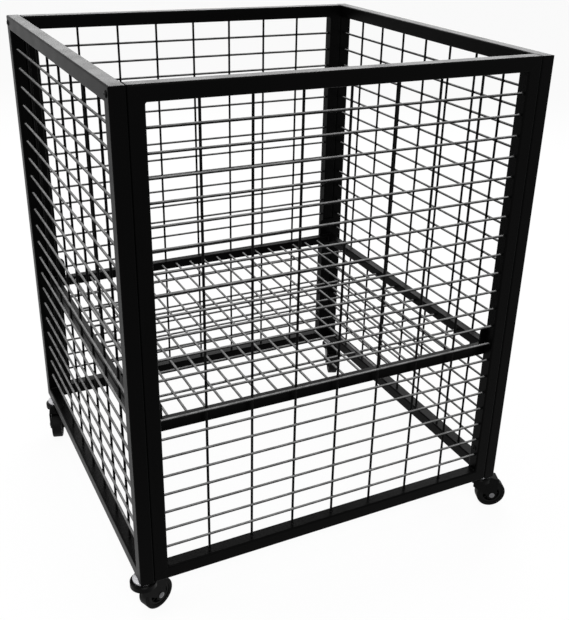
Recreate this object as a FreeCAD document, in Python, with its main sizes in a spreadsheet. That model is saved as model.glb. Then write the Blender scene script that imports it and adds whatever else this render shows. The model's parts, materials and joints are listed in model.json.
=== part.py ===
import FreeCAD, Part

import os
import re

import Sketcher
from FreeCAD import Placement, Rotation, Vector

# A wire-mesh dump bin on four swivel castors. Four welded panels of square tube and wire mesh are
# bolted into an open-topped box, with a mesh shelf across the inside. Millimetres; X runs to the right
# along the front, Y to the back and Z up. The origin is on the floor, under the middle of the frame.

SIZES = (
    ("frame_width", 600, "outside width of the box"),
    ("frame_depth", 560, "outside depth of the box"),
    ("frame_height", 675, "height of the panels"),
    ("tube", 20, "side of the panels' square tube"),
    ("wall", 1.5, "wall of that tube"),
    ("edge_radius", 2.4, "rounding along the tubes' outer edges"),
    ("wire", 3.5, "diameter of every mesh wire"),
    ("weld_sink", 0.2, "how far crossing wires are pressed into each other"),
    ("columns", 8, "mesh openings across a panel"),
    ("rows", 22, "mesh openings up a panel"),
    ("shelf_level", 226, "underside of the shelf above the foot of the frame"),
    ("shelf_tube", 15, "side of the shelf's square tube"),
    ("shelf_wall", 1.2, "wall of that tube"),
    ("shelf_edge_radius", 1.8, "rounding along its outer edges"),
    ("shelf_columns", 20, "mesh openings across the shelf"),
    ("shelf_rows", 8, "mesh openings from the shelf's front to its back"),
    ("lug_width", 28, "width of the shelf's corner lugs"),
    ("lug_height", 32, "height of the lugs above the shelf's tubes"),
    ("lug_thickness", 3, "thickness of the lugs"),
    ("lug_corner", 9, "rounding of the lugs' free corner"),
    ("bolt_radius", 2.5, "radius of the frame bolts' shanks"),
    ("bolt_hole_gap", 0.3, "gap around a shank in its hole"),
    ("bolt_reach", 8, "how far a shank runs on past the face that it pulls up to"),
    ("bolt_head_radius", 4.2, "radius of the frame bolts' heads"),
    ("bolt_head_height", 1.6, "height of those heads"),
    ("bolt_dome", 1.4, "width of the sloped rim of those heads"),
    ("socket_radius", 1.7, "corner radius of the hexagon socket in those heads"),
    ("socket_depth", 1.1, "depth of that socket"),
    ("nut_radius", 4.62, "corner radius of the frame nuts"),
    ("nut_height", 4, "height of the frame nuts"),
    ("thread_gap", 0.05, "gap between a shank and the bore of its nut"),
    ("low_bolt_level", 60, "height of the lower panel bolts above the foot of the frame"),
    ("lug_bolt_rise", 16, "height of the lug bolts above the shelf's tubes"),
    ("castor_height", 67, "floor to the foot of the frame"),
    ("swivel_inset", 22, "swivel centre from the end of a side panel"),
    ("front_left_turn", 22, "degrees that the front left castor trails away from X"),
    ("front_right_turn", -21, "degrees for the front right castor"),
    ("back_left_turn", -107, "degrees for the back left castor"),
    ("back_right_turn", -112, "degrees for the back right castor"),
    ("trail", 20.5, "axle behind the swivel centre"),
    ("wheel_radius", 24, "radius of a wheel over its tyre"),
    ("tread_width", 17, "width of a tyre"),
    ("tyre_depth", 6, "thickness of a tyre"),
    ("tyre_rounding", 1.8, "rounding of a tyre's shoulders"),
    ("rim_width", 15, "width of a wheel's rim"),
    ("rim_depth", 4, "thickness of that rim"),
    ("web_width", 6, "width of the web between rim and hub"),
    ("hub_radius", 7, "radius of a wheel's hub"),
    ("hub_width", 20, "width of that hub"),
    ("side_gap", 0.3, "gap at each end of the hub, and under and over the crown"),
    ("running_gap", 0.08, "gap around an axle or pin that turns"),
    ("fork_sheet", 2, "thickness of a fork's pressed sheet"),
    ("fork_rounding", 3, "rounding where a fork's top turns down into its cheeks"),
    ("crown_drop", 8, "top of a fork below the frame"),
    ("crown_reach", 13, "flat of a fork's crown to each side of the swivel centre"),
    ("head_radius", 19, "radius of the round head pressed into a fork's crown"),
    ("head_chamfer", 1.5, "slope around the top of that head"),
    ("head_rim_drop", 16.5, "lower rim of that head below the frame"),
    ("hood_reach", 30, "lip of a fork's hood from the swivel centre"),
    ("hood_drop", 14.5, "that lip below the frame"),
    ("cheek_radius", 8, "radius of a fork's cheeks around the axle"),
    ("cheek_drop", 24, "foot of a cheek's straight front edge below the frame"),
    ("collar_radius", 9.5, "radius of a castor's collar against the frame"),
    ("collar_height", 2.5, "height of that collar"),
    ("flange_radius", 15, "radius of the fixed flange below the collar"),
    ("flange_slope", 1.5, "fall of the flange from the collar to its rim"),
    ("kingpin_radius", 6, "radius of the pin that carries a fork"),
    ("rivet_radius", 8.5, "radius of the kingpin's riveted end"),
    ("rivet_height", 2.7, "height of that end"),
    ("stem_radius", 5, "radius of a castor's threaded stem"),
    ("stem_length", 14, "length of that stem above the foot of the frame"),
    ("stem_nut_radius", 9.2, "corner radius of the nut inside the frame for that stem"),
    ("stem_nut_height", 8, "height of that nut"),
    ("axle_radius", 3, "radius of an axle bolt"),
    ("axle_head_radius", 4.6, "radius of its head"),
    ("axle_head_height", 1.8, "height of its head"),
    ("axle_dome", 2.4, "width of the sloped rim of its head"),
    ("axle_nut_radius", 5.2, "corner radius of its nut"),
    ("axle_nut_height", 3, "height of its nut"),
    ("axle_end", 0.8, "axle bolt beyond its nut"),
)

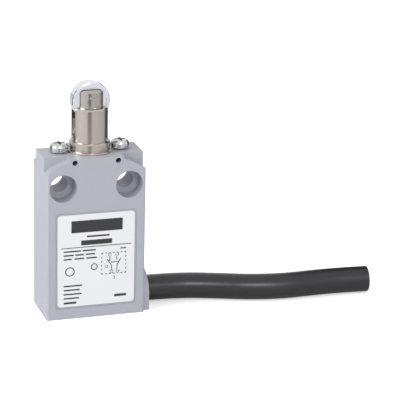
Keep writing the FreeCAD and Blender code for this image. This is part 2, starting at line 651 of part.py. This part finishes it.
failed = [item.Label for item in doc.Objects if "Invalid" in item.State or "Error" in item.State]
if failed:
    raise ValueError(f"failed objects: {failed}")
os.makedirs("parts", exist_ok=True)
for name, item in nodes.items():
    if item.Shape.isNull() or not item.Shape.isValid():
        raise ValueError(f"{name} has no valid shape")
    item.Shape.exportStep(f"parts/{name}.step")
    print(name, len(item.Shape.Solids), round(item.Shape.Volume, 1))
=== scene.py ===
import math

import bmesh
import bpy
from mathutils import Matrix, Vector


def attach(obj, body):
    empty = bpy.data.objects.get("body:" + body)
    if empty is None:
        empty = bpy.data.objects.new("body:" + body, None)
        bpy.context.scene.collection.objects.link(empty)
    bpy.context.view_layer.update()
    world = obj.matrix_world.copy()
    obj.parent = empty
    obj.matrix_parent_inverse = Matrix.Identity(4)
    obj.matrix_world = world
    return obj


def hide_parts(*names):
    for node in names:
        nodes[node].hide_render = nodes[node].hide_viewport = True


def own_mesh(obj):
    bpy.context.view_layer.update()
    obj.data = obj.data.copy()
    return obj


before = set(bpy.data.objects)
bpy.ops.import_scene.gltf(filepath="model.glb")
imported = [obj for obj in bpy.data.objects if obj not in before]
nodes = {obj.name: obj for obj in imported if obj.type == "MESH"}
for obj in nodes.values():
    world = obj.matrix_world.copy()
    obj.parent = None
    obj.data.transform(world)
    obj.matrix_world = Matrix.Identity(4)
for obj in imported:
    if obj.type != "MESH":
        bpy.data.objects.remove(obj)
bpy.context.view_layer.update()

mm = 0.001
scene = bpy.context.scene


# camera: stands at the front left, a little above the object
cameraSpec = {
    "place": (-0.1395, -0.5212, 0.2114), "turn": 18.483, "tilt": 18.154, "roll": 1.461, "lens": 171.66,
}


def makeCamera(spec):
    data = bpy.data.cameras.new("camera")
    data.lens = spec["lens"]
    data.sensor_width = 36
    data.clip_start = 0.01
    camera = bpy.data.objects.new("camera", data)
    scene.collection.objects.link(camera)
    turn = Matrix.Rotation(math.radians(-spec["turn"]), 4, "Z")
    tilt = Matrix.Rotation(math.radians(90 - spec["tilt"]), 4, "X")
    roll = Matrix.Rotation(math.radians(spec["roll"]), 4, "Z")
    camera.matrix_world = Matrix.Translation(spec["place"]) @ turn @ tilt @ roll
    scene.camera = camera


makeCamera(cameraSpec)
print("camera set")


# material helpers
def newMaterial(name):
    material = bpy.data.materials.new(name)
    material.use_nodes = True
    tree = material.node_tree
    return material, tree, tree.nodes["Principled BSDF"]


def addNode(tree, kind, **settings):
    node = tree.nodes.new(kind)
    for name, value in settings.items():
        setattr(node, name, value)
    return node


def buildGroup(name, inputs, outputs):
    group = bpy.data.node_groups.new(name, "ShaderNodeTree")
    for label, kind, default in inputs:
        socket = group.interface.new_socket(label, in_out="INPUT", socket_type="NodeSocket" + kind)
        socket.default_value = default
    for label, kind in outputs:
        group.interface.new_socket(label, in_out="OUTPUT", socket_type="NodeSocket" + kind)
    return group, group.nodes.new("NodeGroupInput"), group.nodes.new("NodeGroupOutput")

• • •

● **Set task**: Take the line that contains "for name, item", the line that contains "obj.parent = empty", and all lines between, and give them again exactly; include no other line.

● **The reply**:
for name, item in nodes.items():
    if item.Shape.isNull() or not item.Shape.isValid():
        raise ValueError(f"{name} has no valid shape")
    item.Shape.exportStep(f"parts/{name}.step")
    print(name, len(item.Shape.Solids), round(item.Shape.Volume, 1))
=== scene.py ===
import math

import bmesh
import bpy
from mathutils import Matrix, Vector


def attach(obj, body):
    empty = bpy.data.objects.get("body:" + body)
    if empty is None:
        empty = bpy.data.objects.new("body:" + body, None)
        bpy.context.scene.collection.objects.link(empty)
    bpy.context.view_layer.update()
    world = obj.matrix_world.copy()
    obj.parent = empty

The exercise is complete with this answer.